→ Exercise objective
Below is a listing. Gather each line of it that contains "finishes".

■ ■ ■ ■ ■ ■ ■

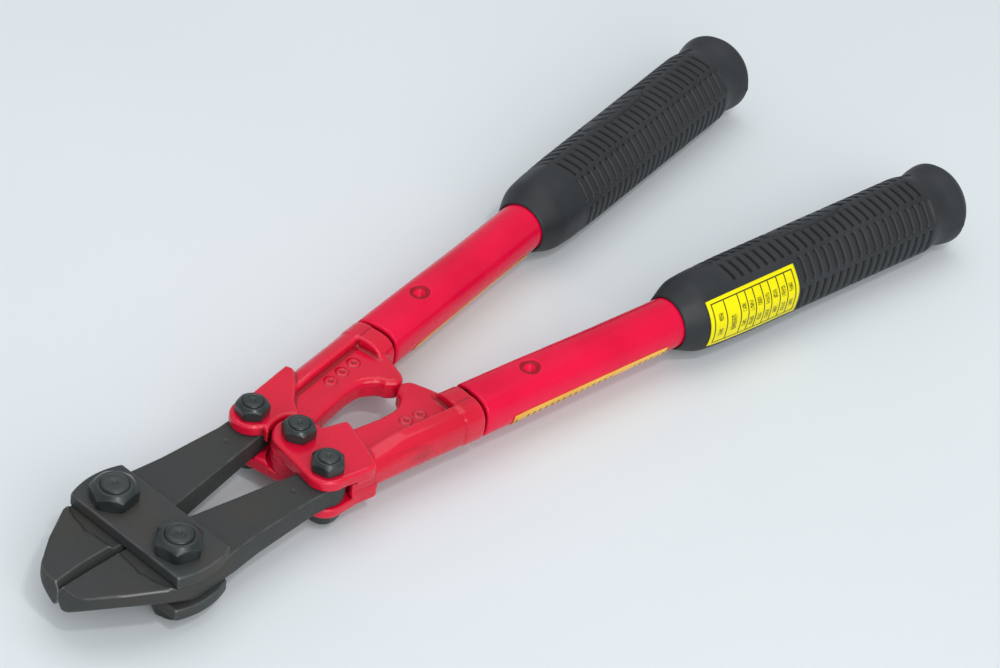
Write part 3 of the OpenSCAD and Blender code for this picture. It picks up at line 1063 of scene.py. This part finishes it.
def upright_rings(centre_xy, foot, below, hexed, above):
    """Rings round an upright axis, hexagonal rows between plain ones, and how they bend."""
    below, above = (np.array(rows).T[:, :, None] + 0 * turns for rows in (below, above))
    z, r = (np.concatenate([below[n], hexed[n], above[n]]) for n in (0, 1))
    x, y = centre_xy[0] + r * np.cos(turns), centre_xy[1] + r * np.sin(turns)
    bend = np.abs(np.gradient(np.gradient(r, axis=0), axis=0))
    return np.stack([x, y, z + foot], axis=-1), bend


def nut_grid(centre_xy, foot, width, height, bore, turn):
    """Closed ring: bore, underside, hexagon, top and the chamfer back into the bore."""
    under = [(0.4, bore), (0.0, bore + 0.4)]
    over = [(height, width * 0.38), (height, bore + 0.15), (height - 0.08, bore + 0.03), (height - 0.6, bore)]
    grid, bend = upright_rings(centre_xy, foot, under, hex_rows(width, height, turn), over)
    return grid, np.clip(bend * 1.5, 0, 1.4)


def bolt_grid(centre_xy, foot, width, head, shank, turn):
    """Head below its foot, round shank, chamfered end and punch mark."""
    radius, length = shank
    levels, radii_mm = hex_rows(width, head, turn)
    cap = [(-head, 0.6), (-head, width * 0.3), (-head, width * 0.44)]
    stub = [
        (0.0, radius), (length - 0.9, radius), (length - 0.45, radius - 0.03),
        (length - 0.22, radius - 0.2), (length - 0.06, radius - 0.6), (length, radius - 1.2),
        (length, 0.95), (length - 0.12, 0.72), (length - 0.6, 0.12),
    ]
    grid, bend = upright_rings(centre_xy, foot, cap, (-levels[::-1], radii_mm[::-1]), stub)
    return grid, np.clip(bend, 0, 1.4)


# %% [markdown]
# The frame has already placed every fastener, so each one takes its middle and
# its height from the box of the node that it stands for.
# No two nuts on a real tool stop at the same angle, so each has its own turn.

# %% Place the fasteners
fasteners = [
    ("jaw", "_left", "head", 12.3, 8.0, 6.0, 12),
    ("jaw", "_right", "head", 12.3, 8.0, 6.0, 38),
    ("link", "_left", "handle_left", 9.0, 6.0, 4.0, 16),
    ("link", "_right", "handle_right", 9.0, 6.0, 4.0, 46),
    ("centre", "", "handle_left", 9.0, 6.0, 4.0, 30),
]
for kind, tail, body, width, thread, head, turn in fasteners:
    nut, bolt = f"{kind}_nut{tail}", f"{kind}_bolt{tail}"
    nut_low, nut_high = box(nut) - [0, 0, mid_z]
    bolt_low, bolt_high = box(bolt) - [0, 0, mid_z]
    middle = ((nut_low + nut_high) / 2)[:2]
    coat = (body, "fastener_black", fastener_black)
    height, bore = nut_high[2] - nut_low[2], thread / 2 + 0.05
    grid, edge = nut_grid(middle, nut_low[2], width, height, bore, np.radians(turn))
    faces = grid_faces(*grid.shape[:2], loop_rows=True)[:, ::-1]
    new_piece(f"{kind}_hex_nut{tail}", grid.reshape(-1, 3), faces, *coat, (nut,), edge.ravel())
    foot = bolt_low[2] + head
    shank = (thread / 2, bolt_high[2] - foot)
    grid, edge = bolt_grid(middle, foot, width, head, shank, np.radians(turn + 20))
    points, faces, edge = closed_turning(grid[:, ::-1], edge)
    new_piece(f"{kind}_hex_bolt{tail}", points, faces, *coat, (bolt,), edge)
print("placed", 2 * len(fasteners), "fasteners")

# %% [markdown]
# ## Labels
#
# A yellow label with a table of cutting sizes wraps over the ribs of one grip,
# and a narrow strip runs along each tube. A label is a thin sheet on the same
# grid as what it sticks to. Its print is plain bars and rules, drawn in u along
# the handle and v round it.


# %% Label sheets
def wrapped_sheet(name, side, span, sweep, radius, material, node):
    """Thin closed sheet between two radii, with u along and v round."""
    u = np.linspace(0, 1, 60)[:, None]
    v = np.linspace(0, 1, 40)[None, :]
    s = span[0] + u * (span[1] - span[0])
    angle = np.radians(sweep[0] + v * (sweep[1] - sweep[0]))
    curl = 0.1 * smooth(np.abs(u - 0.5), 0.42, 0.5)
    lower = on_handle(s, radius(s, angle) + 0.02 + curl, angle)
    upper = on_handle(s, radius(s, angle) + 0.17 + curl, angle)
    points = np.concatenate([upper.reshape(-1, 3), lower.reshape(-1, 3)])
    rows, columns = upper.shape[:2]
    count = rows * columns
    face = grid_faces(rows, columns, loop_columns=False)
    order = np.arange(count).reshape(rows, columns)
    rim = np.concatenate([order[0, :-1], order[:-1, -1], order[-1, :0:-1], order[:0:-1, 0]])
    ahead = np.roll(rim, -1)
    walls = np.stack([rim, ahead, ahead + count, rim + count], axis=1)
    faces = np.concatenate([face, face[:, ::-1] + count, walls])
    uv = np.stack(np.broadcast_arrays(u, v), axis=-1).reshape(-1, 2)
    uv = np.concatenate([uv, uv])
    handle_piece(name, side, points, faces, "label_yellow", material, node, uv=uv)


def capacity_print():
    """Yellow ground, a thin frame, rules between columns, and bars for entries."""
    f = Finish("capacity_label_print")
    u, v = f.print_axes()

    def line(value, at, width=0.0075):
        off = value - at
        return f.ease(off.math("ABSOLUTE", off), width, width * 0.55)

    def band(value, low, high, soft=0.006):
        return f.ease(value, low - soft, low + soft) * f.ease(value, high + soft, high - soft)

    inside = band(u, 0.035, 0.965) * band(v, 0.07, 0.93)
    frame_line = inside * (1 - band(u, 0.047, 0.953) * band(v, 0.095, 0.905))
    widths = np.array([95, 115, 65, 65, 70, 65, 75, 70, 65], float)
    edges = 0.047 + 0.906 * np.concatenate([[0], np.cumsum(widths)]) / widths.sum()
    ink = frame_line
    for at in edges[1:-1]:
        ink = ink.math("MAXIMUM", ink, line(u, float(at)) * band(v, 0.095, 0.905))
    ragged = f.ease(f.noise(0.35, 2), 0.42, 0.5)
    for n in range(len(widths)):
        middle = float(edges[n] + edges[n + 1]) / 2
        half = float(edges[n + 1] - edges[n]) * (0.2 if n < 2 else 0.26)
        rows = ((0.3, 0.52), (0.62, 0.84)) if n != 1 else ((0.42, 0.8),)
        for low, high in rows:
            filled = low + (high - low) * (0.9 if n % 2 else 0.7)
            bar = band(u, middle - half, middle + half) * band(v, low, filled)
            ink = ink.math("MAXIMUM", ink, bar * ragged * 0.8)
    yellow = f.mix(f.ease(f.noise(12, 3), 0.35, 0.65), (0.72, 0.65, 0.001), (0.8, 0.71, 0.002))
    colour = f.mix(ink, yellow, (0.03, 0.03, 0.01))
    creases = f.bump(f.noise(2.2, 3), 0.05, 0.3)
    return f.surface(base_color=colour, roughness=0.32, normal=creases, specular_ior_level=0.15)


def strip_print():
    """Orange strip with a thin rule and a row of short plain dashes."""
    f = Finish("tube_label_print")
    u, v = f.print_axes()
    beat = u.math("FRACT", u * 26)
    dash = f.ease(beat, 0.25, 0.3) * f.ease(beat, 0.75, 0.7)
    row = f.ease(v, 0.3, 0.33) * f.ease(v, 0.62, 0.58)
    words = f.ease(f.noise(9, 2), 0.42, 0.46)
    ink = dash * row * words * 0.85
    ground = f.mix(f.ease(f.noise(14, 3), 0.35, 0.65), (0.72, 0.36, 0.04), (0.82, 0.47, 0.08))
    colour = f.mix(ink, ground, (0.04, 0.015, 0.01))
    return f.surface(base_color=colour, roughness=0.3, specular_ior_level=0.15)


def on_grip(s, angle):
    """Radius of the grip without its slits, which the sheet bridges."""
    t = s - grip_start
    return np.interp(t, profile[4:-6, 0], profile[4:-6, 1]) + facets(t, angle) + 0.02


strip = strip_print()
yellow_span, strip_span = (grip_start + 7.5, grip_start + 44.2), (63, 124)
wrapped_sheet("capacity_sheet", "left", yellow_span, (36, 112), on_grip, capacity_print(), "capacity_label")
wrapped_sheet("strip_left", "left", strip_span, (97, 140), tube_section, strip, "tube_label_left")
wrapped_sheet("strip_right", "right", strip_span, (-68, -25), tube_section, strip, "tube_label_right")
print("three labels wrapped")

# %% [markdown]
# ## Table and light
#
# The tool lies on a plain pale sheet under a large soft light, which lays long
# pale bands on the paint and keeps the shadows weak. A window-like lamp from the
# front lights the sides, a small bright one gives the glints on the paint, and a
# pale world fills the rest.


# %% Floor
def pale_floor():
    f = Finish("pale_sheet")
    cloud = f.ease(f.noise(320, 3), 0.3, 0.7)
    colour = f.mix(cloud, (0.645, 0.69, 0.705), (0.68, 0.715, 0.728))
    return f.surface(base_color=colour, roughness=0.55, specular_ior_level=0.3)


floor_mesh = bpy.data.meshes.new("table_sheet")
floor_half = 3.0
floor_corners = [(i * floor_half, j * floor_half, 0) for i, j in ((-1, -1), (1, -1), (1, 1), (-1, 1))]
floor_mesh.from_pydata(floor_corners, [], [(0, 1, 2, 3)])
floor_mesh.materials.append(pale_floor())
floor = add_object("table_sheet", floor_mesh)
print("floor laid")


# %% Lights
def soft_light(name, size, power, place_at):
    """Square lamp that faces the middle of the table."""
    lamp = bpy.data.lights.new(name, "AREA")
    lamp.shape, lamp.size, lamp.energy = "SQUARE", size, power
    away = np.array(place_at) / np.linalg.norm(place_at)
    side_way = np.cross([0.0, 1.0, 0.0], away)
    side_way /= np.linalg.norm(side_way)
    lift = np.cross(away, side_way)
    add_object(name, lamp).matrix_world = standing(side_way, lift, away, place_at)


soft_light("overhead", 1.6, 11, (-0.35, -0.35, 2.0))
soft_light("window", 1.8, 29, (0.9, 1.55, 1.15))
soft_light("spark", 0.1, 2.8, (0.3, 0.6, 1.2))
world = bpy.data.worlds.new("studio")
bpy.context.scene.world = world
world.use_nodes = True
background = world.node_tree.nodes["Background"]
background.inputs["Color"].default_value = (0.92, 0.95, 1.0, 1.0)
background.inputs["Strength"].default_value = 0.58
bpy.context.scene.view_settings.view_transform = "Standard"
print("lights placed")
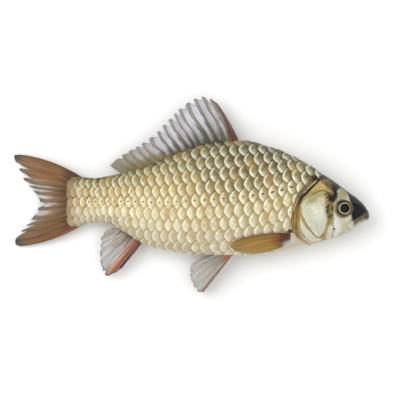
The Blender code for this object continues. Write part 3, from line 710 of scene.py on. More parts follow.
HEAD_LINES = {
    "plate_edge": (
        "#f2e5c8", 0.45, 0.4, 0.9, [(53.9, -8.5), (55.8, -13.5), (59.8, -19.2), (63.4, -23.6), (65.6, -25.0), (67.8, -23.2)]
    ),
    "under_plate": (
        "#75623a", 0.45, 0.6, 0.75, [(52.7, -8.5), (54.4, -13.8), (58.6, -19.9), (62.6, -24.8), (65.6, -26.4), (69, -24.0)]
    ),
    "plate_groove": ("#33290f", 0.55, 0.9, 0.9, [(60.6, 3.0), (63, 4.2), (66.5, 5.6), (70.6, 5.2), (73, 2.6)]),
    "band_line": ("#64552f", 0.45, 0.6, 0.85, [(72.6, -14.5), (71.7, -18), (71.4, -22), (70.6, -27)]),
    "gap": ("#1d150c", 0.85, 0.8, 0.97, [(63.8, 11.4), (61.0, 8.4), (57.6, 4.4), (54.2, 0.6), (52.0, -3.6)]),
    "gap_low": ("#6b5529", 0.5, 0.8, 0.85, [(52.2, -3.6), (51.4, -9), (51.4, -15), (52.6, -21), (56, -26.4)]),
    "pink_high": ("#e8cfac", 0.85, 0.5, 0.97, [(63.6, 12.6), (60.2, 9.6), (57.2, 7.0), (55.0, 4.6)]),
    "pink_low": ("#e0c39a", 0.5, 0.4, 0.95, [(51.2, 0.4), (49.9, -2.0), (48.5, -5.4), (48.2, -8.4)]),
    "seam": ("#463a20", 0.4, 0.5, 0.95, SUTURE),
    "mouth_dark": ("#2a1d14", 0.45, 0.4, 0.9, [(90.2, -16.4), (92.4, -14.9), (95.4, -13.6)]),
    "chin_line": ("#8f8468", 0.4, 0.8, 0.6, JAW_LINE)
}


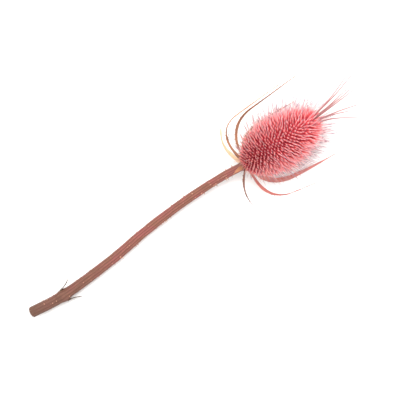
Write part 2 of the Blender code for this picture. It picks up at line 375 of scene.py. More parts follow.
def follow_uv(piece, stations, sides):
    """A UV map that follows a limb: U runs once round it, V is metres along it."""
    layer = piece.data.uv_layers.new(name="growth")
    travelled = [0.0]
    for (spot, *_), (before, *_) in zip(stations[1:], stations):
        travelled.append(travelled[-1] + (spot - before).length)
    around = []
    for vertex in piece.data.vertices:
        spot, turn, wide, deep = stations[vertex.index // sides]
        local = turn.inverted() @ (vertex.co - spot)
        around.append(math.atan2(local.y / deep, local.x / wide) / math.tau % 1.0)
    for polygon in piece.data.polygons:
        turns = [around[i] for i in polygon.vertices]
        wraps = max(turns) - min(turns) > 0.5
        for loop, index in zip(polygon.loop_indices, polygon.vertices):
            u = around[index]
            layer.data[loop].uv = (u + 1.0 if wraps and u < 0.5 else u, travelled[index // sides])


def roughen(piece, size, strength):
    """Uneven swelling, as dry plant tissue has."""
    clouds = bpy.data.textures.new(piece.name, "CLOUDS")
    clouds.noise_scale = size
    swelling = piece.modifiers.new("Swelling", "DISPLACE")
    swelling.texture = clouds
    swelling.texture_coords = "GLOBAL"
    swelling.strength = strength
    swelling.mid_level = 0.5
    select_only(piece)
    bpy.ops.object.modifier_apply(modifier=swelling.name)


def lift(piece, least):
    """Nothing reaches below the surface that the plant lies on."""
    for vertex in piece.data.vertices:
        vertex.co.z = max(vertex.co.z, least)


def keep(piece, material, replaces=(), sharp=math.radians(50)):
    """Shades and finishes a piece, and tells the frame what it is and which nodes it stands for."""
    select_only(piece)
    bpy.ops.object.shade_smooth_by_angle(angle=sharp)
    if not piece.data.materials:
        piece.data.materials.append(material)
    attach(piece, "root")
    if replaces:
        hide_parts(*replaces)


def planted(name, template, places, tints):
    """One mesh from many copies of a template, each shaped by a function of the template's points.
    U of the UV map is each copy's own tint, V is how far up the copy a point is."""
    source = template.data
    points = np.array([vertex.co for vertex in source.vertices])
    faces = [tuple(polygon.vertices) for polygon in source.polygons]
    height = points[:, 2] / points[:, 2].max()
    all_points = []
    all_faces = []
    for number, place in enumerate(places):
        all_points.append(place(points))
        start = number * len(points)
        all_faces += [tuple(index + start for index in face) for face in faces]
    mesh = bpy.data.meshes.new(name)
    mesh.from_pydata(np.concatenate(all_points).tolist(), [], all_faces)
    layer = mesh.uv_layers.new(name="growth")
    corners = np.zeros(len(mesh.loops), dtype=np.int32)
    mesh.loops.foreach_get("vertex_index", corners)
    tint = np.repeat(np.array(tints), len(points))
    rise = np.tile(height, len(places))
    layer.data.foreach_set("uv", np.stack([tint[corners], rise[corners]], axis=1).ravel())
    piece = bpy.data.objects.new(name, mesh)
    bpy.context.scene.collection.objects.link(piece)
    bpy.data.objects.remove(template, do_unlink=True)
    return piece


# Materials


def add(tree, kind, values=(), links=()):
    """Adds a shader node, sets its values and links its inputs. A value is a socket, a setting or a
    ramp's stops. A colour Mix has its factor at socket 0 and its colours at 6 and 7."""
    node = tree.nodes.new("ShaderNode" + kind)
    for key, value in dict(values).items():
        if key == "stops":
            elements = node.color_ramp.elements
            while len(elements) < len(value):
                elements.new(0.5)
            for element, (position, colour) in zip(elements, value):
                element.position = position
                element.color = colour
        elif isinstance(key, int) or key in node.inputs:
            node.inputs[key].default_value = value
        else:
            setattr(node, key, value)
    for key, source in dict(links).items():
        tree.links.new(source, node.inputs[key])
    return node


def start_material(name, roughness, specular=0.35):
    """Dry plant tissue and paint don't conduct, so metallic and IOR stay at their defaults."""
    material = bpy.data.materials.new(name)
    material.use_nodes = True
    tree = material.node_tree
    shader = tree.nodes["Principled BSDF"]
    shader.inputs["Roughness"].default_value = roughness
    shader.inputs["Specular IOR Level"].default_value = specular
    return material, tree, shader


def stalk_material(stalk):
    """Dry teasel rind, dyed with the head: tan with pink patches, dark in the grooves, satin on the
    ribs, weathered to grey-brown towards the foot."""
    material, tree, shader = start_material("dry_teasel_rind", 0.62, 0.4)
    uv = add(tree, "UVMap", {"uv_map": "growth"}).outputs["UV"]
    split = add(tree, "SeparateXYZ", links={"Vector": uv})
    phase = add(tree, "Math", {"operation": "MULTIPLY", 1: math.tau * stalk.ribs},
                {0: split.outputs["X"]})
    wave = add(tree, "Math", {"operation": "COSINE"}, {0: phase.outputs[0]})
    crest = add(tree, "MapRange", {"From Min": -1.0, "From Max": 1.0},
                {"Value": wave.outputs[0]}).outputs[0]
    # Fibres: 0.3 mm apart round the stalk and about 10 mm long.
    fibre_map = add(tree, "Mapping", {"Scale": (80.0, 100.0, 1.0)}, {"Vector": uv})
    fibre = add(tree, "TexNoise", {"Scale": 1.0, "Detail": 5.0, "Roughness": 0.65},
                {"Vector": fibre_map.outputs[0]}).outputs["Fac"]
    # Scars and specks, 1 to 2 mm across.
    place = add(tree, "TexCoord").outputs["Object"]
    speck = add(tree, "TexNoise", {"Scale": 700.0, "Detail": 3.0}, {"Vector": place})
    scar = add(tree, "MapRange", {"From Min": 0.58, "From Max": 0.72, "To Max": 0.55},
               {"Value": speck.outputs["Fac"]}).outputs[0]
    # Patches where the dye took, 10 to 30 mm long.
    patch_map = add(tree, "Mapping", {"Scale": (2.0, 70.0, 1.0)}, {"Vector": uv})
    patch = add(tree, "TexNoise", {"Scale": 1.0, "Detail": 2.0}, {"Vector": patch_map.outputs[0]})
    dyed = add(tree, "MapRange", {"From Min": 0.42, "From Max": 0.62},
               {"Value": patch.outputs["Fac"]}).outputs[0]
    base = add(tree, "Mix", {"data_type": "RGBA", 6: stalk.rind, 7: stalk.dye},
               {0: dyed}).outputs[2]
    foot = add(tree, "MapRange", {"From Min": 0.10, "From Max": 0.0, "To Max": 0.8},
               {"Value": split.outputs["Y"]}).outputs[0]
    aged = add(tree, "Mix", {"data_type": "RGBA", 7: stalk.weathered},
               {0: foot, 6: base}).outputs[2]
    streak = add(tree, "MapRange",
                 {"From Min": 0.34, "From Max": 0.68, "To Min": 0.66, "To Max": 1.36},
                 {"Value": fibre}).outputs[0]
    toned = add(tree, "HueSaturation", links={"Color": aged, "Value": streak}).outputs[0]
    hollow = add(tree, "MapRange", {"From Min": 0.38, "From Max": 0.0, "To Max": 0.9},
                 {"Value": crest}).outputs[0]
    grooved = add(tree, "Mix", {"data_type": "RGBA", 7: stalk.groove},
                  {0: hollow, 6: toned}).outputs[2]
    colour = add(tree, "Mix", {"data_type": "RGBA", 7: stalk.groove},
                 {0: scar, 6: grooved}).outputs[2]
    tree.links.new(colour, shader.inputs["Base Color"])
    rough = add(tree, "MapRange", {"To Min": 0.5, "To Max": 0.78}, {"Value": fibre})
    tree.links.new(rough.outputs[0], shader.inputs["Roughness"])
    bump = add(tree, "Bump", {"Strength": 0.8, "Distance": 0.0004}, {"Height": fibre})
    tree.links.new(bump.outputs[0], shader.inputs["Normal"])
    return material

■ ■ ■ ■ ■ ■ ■

→ The response
Write part 3 of the OpenSCAD and Blender code for this picture. It picks up at line 1063 of scene.py. This part finishes it.
    """Shades and finishes a piece, and tells the frame what it is and which nodes it stands for."""